The inspiration behind the exceptional Waterford Wildcats women's team and more recently the coach of a rejuvenated Neptune, Fitzpatrick delivers silverware.

"I don't think I am given away any secret in saying that winning is what Justin laid out when we spoke. He wanted to produce a winning team and he has very clear ideas about how he wants to do that. I was delighted to have an opportunity to work in such a set up.

"On the training manuals the players received, the motto was, 'The will to win is common, the will to prepare to win is rare".

"What I found with this bunch of guys is they were extremely willing to go the extra mile and to embrace techniques they may not have been that familiar with if it meant improving. They are wonderfully pro-active in discussing what they feel they need to improve as players and Justin's really great at encouraging that. It is not an authoritarian scene where three guys come in and bark orders. I have found the training has been tough but also, I think, fun."

However, Fitzpatrick insists there is "nothing overly sophisticated" afoot at Waterford sessions. As well as conditioning work, training sessions have been based on McCarthy's well-publicised doctrine of 'hurling, hurling, hurling'. Individual strengths and weaknesses were analysed and specific drills were devised to work at complementing and rectifying those."

Maybe it is time to patent the drill devised for big Dan Shanahan as the popular perception is the Lismore man has been transformed into a scoring machine, exuberantly symbolised in his hat-trick of goals at Semple Stadium.

"Well, Dan's case is representative of the team, I think," says Fitzpatrick. "It's sometimes hard for people to appreciate the work these guys put in and Dan was just really anxious to improve his game. And Sunday was just payback for the last seven months."

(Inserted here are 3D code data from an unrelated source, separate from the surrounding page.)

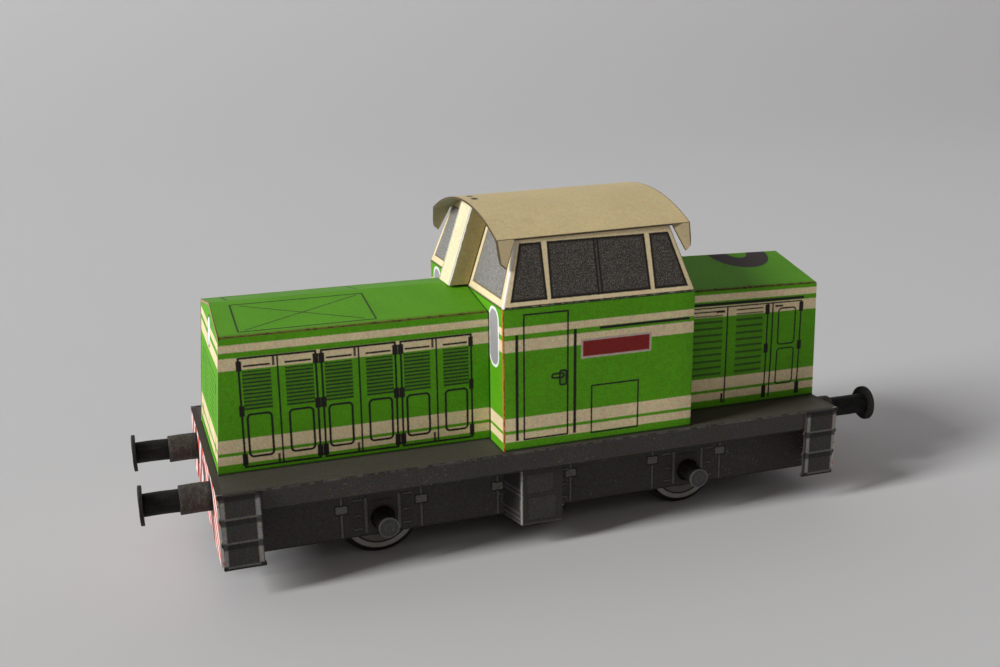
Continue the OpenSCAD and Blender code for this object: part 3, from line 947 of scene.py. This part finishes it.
def flap_print(name, end):
    """A folded corner flap, its cut edges inked dark."""
    s = Sheet(name, (0.52, 0.43, 0.25))
    foot = s.sum("MULTIPLY_ADD", s.axis["X"], end, -end * (roof_mid - mid_x))
    leaf = s.outline([(roof_reach - FLAP, eave_h), (roof_reach - FLAP_TIP, eave_h - 3.8),
                      (roof_reach - 0.28, eave_h - 3.1), (roof_reach - 0.02, eave_h + 1)], across=foot)
    s.lay(s.over(0.14, leaf), (0.05, 0.035, 0.02), 0.75)
    return s.finish(speckle=0.35, grain=0.5)


def cab_roof():
    """An arc from eave to eave, the flaps hanging from its corners, all raised a little at the rear."""
    span = math.asin(ROOF_HALF / ROOF_RADIUS)
    angle = np.linspace(-span, span, 41)
    x = np.linspace(roof_low[0], roof_high[0], 25)

    def shell(r):
        """One side of the sheet: y = r sin a and z = r cos a over the arc, carried along X."""
        y, z = r * np.sin(angle), roof_top - ROOF_RADIUS + r * np.cos(angle)
        return np.stack(np.broadcast_arrays(x[None, :], y[:, None], z[:, None]), -1).copy()

    outer, inner = shell(ROOF_RADIUS), shell(ROOF_RADIUS - ROOF_CARD)
    grids = [(outer, 0), (inner, 1)] + cut_edges(outer, inner, 2)
    slope = math.atan2(SIDE_LEAN, BAND_H)
    t = np.linspace(0, 1, 13)
    front = roof_reach - np.interp(t, [0, 0.55, 0.83, 1], [0, 0.08, 0.28, 1.0])
    back = roof_reach - np.interp(t, [0, 1], [FLAP, FLAP_TIP])
    u = np.linspace(0, 1, 7)
    for end in (-1, 1):
        fx = roof_mid + end * (back[:, None] + (front - back)[:, None] * u[None, :])
        for side in (-1, 1):
            leaf = []
            for deep in (0.0, -FLAP_CARD):
                down = t * FLAP_H
                curl = FLAP_CURL * t ** 2 + deep
                y = ROOF_HALF - 0.02 + curl * math.cos(slope) + down * math.sin(slope)
                z = eave + 0.12 - down * math.cos(slope) + curl * math.sin(slope)
                leaf.append(np.stack(np.broadcast_arrays(fx, side * y[:, None], z[:, None]), -1))
            grids += [(leaf[0], 3 if end > 0 else 4), (leaf[1], 1)] + cut_edges(*leaf, 2)
    for grid, _ in grids:
        grid[..., 2] += roof_lift(grid[..., 0])
    inked = plain_sheet("inked roof edge", (0.09, 0.07, 0.045), speckle=0.9)
    under = plain_sheet("roof underside", (0.42, 0.37, 0.26), speckle=0.3)
    flaps = [flap_print("front flap", 1), flap_print("rear flap", -1)]
    card_piece("cab_roof_card", grids, [roof_print(), under, inked] + flaps,
               stands_for=("cab_roof",))


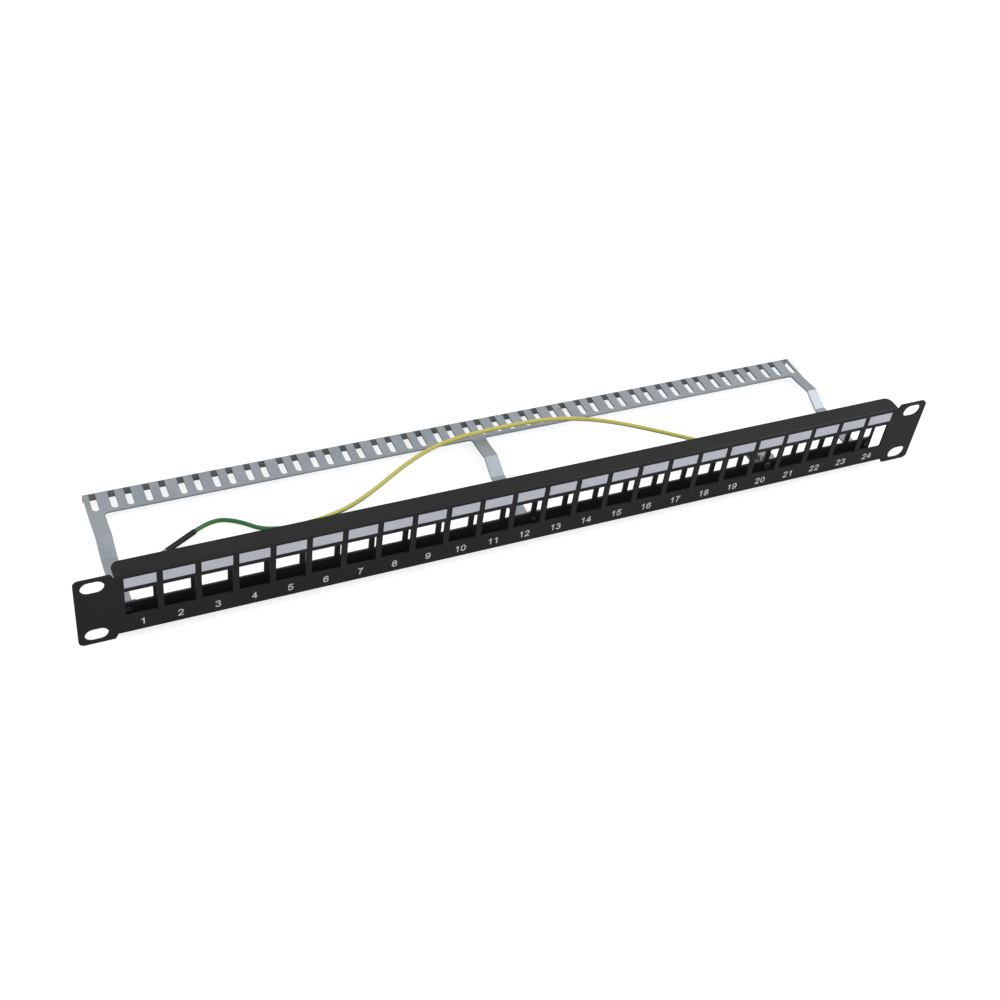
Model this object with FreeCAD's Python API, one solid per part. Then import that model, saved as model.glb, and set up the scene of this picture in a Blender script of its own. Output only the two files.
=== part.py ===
import FreeCAD, Part
import math
import os

V = FreeCAD.Vector

# One 24-port keystone patch panel for a 19 inch rack, in millimetres.
# +X runs along the panel to the right, +Y to the rear, +Z up. The origin is the centre of the
# four rack slots, on the rear face of the ears, where the panel meets the rack rails.

# ---- sheet metal ----
SHEET = 1.2                  # thickness of every folded sheet piece
BEND_OUT = 1.6               # outer bend radius
BEND_IN = 0.4                # inner bend radius

# ---- front panel ----
PANEL_HALF_W = 241.3         # half of the 19 inch front width, 482.6
EAR_HALF_H = 21.6
EAR_CORNER_R = 2.8
EAR_INNER_X = 224.0          # where the ear's full height starts
BODY_HALF_W = 222.2
BODY_HALF_H = 19.7
FLANGE_REAR_Y = 9.4          # rear edge of the top and bottom flanges
FLANGE_CORNER_R = 4.0
RELIEF_X = 222.9             # knee of the sloping bend relief between ear and body
RELIEF_Z = 19.6

RACK_X = 465.1               # rack slot spacing across the panel
RACK_Z = 31.75               # rack slot spacing up the panel
RACK_SLOT_LONG = 11.4
RACK_SLOT_HIGH = 8.0

# ---- ports ----
PORTS = 24
PITCH = 18.314
OPENING_W = 15.3
OPENING_LOW = -7.9
OPENING_HIGH = 8.9

# ---- write-on label fields ----
LABEL_W = 15.2
LABEL_H = 6.1
LABEL_Z = 14.7
LABEL_THICK = 0.2

# ---- rear frame, the inner channel the jacks latch into ----
FRAME_FRONT_Y = 8.45
FRAME_REAR_Y = FRAME_FRONT_Y + SHEET
FRAME_HALF_H = BODY_HALF_H - SHEET
FRAME_FLANGE_Y = 2.4
WINDOW_W = PITCH - 2.85
WINDOW_HALF_H = 9.5

# ---- cable support bar with its three arms ----
BAR_LEFT = -219.4
BAR_RIGHT = 220.0
BAR_TOP = -19.05
BAR_FRONT_Y = 83.0
BAR_REAR_Y = 99.6
LIP_BOTTOM = -23.9
ARMS = [(-219.4, -211.1), (-3.6, 4.4), (213.4, 220.0)]     # left and right side of each arm
ARM_FILLET = 2.0
ARM_TOP_PATH = [(BAR_FRONT_Y + 0.5, BAR_TOP), (78.5, BAR_TOP), (65.0, -17.4), (53.6, -22.9)]
ARM_LOW = -22.9              # top face of the arm's level front part
TAB_TOP = -10.2              # top of the upturned tab that meets the rear frame
SLOT_W = 3.6
SLOT_FRONT_Y = 85.0
SLOT_REAR_Y = BAR_REAR_Y - SHEET
SLOT_OFFSET = 4.98           # each port has one slot this far either side of its centre
SLOT_SHIFT = 0.9             # the whole row of slots sits this far to the right of the ports

# ---- screws that hold the arms ----
ARM_SCREW_Z = -13.9
ARM_SCREW_R = 1.5
ARM_SCREW_LONG = 2.6
ARM_HOLE_R = 1.6
HEAD_R = 2.8
HEAD_H = 1.9
CROSS_W = 0.7
CROSS_LONG = 3.0
CROSS_DEEP = 1.0

# ---- earth point ----
BRACKET_LEFT = 144.0
BRACKET_RIGHT = 157.4
BRACKET_LOW = -18.0
BRACKET_HIGH = -10.6
BRACKET_REAR_Y = 24.0
EARTH_X = 153.76
EARTH_Y = 15.56
EARTH_SCREW_R = 2.0
EARTH_HEAD_R = 3.4
EARTH_HEAD_H = 2.4
EARTH_SCREW_LONG = 5.0
WASHER_R = 3.5
WASHER_H = 0.6
RIVET_X = 148.0
RIVET_Z = -13.4
RIVET_R = 1.6
RIVET_HEAD_R = 2.3
RIVET_HEAD_H = 0.5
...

Fitzpatrick says the team were deeply disappointed not to have won league honours the previous week and insists they tried but it was just a case of nothing working. However, he allows that some of the frustrations of that day fuelled the more extravagant turns of hurling during Sunday's stunning rout of a Clare team regarded as solid and persuasive. That is why he does not necessarily concur with the funereal commentary that has followed the manner of Clare's defeat.

"It has been said that a week is a long time in hurling and I guess in terms of results, that has been borne out as a truth. But a team doesn't just cease being a team overnight. Clare, I think, only missed out on the league final on a scoring difference so they had developed a level of consistency this season. Obviously it did not go to plan for them on Sunday but I think that fact may make matters very complicated for the team that has to face them next."

As for Waterford, expectations have returned within the county at a precariously early stage of the summer. Mastering those as they build towards the game with Tipperary is the hurlers' next task.

"Well, absolutely. Justin has already spoken about that with the players. But it is not something anybody has lost sight of. We are not champions. That distinction remains with Kilkenny and the task for us has not changed: it is the same as every other county and that is to try and take the title from Kilkenny. This was just a first step and now we have to consider the next."